With bundles of saris meant to be distributed to voters having been seized in various places, the district administration is keeping a close watch on big textile shops in Davangere.

If anyone is seen buying saris in bulk, an official will discreetly inquire what the saris are meant for and where they are being taken.

But with marriage season in full swing, it is not unusual for saris and dhotis to be bought in bulk from major textile shops. This is proving to be a bit of a tricky problem for the officials playing detective. How do they distinguish between genuine buyers and the ones who are trying to pull the wool, or is it silk, over their eyes?

Let’s hear it from the horse’s mouth: A man dressed in a dhoti and with a towel on his shoulder who comes to purchase saris in bulk is a ‘genuine buyer’. However, if a man comes in a car unaccompanied by women and makes purchases, he has ulterior motives.

Well, well. Now the cat is out of the bag.

Sending a message

At a time when unsuccessful ticket aspirants in mainstream political parties are going berserk, Siddaraju of Jyothigowdanapura village filed his nomination papers from Chamarajanagar constituency as an independent candidate.

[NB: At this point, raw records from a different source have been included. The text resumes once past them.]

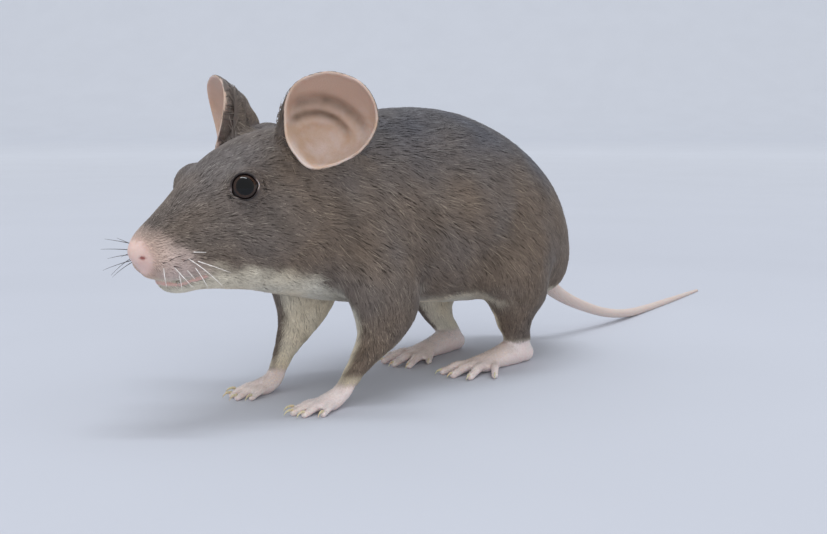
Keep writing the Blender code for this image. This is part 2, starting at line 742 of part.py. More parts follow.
def finish(node):
    """Keeps the node's one body, shades it smooth and gives it its material."""
    largest_body(node)
    mesh = node.data
    mesh.name = node.name
    mesh.shade_smooth()
    mesh.set_sharp_from_angle(angle=math.radians(40))
    colour = FUR
    roughness = 0.8
    if node.name.startswith("eye"):
        colour, roughness = EYE, 0.1
    elif node.name.startswith(("ear", "tail", "forepaw", "hindfoot")):
        colour, roughness = BARE_SKIN, 0.5
    mesh.materials.clear()
    mesh.materials.append(material(node.name + "_surface", colour, roughness))


def centre_over_origin(nodes):
    """Sets the middle of the whole's bounding box over the origin, with the feet at z = 0."""
    points = [v.co for node in nodes for v in node.data.vertices]
    low = Vector([min(p[i] for p in points) for i in range(3)])
    high = Vector([max(p[i] for p in points) for i in range(3)])
    shift = Matrix.Translation((-(low.x + high.x) / 2, -(low.y + high.y) / 2, -low.z))
    for node in nodes:
        node.data.transform(shift)


main()
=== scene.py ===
# %% [markdown]
# # A life-size grey house mouse
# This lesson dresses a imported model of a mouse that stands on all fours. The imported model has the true
# sizes, as plain solids that meet face to face. Here one fine skin takes the place of its flesh, and then
# come the coat, the eyes, the claws and the whiskers. Lengths are in millimetres wherever a name or a table
# doesn't say otherwise, because that is how such an animal is measured, and MM turns them into metres.

import math
from collections import namedtuple

import bmesh
import bpy
import numpy as np
from mathutils import Matrix, Vector
from mathutils.bvhtree import BVHTree


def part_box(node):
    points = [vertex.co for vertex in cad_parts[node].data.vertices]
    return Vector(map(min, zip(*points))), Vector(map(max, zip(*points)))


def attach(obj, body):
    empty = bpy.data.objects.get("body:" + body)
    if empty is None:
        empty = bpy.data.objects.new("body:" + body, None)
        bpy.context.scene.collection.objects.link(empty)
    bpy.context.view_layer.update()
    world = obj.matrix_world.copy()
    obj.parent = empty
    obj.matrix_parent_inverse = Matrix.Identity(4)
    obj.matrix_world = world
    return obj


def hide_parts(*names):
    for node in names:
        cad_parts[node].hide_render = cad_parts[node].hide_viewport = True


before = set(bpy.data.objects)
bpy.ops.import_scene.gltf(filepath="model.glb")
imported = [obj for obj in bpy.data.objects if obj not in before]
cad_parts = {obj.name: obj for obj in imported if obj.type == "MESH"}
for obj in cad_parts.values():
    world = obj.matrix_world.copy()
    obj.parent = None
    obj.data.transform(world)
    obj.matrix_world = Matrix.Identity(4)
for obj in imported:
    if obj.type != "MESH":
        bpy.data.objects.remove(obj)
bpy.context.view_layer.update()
MM = 0.001

# %% [markdown]
# ## One place for everything
# The sizes below are noted on the animal itself: its middle plane is y = 0, the floor is z = 0, and x runs
# towards the nose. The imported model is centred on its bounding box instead. The eyeball is a clean ball in
# both, so the step from its middle here to its middle there moves every piece to its place.

# %% Find the step from the animal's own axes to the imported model's
EYE_CENTRE = (28.8, 5.15, 28.9)
eye_low, eye_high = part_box("eye_left")
SHIFT = (eye_low + eye_high) / 2 - Vector(EYE_CENTRE) * MM
print("shift, mm:", [round(c / MM, 3) for c in SHIFT])


def place(points):
    """Points in millimetres on the animal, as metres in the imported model's frame."""
    return np.asarray(points, float) * MM + np.array(SHIFT)


# %% [markdown]
# ## Camera
# The picture was taken from the front left of the mouse, from the height of its back, with a normal lens. A
# camera can be set by hand until the feet and the tail fall on their places, but here it was worked out from
# them, since all of them stand on one floor. It looks slightly down and has no roll.

# %% Set the camera
CAMERA_AT = (113.81, 112.56, 38.33)
CAMERA_HEADING = (-0.72897, -0.68455)
CAMERA_DOWN = 7.9  # degrees below the horizon
CAMERA_LENS = 50.0


def set_camera():
    down = math.radians(CAMERA_DOWN)
    way = Vector((*(c * math.cos(down) for c in CAMERA_HEADING), -math.sin(down)))
    camera = bpy.data.objects.new("camera", bpy.data.cameras.new("camera"))
    bpy.context.scene.collection.objects.link(camera)
    camera.data.lens = CAMERA_LENS
    camera.data.sensor_width = 36.0
    camera.data.clip_start = 0.005
    camera.data.clip_end = 20.0
    camera.location = Vector(CAMERA_AT) * MM + SHIFT
    camera.rotation_mode = "QUATERNION"
    camera.rotation_quaternion = way.to_track_quat("-Z", "Y")
    bpy.context.scene.camera = camera


set_camera()
print("camera, in metres:", [round(c, 3) for c in bpy.context.scene.camera.location])

# %% [markdown]
# ## Sizes of the body
# A mouse's body is a smooth sack over its bones, so it is described by slices: each slice of the head and
# trunk has a place along x, a top, a bottom and a half width. Legs are described by level slices, and the
# feet and tail by stations along a tube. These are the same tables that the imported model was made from, so
# the skin and the solids agree.

# %% Slices and stations
Slice = namedtuple("Slice", "x top bottom half_width")
TRUNK = (
    Slice(41.5, 22.6, 21.3, 0.6),
    Slice(41.0, 23.3, 20.7, 1.3),
    Slice(39.9, 24.5, 19.8, 2.0),
    Slice(38.0, 25.8, 18.8, 2.8),
    Slice(35.4, 27.8, 17.4, 3.8),
    Slice(32.3, 30.5, 16.8, 4.9),
    Slice(29.0, 32.9, 16.4, 5.8),
    Slice(25.0, 34.7, 15.9, 6.8),
    Slice(21.0, 35.7, 15.0, 7.6),
    Slice(16.5, 36.2, 14.0, 8.2),
    Slice(12.0, 36.6, 13.0, 8.6),
    Slice(7.0, 37.2, 12.2, 9.4),
    Slice(1.0, 38.0, 11.4, 10.6),
    Slice(-6.0, 38.3, 10.6, 11.8),
    Slice(-13.0, 37.5, 9.9, 12.3),
    Slice(-20.0, 35.2, 9.5, 12.2),
    Slice(-26.0, 31.9, 9.4, 11.3),
    Slice(-31.0, 27.8, 8.8, 9.2),
    Slice(-34.3, 23.2, 8.5, 7.1),
    Slice(-36.0, 20.0, 9.0, 5.2),
    Slice(-36.9, 16.8, 10.4, 3.0),
)
WIDEST_AT = 0.44  # share of a slice's height at which it is widest
SQUARENESS = 2.15  # exponent of a slice's superellipse, where 2 is an ellipse
print("slices of the trunk:", len(TRUNK))

# %% [markdown]
# ## Sizes of the legs
# A leg is cut by level planes instead, from inside the trunk down to the ankle. The upper slices are wide,
# because the shoulder and the thigh lie flat against the flank, and they melt into it later. A bone rig with
# muscles would suit an animal that moves, and this one stands still.

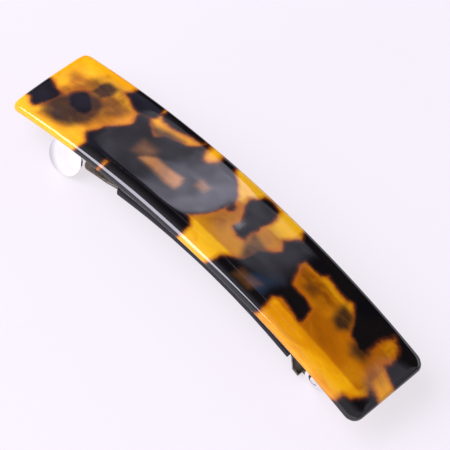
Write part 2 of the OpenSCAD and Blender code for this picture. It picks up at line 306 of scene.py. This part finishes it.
# ---------------------------------------------------------------- materials
class Nodes:
    """A node tree, with short calls for the nodes that these finishes and the sky use."""

    def __init__(self, tree, output_kind):
        self.tree = tree
        self.tree.nodes.clear()
        self.output = self.node(output_kind)

    def end_with(self, socket):
        self.tree.links.new(socket, self.output.inputs["Surface"])

    def node(self, kind, settings=None, **inputs):
        made = self.tree.nodes.new(kind)
        for key, value in (settings or {}).items():
            setattr(made, key, value)
        for key, value in inputs.items():
            self.feed(made.inputs[key.replace("_", " ")], value)
        return made

    def feed(self, socket, value):
        if isinstance(value, bpy.types.NodeSocket):
            self.tree.links.new(value, socket)
        else:
            socket.default_value = value

    def attribute(self, name, output="Fac"):
        return self.node("ShaderNodeAttribute", {"attribute_name": name}).outputs[output]

    def place(self):
        return self.node("ShaderNodeTexCoord").outputs["Object"]

    def from_axis(self, place, centre):
        """Distance from a line along Y, whose x and z are given."""
        flat_place = self.scaled(place, (1, 0, 1), (-centre[0], 0, -centre[1]))
        return self.node("ShaderNodeVectorMath", {"operation": "LENGTH"},
                         Vector=flat_place).outputs["Value"]

    def scaled(self, vector, scale, offset=(0, 0, 0)):
        return self.node("ShaderNodeMapping", None, Vector=vector, Scale=scale,
                         Location=offset).outputs["Vector"]

    def noise(self, vector, scale, detail=3.0, rough=0.5, distortion=0.0):
        return self.node("ShaderNodeTexNoise", None, Vector=vector, Scale=scale, Detail=detail,
                         Roughness=rough, Distortion=distortion).outputs["Fac"]

    def math(self, operation, a, b=0.0, c=0.0):
        made = self.node("ShaderNodeMath", {"operation": operation})
        for socket, value in zip(made.inputs, (a, b, c)):
            self.feed(socket, value)
        return made.outputs[0]

    def span(self, value, low, high, out_low=0.0, out_high=1.0):
        made = self.node("ShaderNodeMapRange", {"interpolation_type": "SMOOTHSTEP"})
        for key, v in (("Value", value), ("From Min", low), ("From Max", high),
                       ("To Min", out_low), ("To Max", out_high)):
            self.feed(made.inputs[key], v)
        return made.outputs["Result"]

    def mix(self, factor, a, b, blend="MIX"):
        made = self.node("ShaderNodeMix", {"data_type": "RGBA", "blend_type": blend})
        for index, value in ((0, factor), (6, a), (7, b)):
            if isinstance(value, tuple) and len(value) == 3:
                value = (*value, 1)
            self.feed(made.inputs[index], value)
        return made.outputs[2]

    def bump(self, height, distance, normal=None):
        made = self.node("ShaderNodeBump", None, Height=height, Distance=distance)
        if normal is not None:
            self.feed(made.inputs["Normal"], normal)
        return made.outputs["Normal"]


class Shader(Nodes):
    """A new material, empty until it is given a surface."""

    def __init__(self, name):
        self.material = bpy.data.materials.new(name)
        self.material.use_nodes = True
        super().__init__(self.material.node_tree, "ShaderNodeOutputMaterial")

    def finish(self, **inputs):
        """Gives the material a Principled surface, and returns it."""
        surface = self.node("ShaderNodeBsdfPrincipled", None, **inputs)
        self.end_with(surface.outputs["BSDF"])
        return self.material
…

The 47-year-old Siddaraju, who has a law degree, wants to bring equality among all sections of society. He was accompanied by his mother, Kempananjamma, when he came to the tahsildar’s office.

Mr. Siddaraju, who is married and has two children, lost one of his legs 15 years ago in an accident while working in a mine in Chamarajanagar. Another accident while he was employed by the Karnataka State Open University (KSOU) led to the amputation of the other leg.

The deposit of Rs. 2,500 required for contesting the elections was raised through contributions by people from his village.

“Winning and losing is part of any election, but I have entered the fray to send a message to the people that disabled people too can contest elections. They too can bring about change in society if people support them.”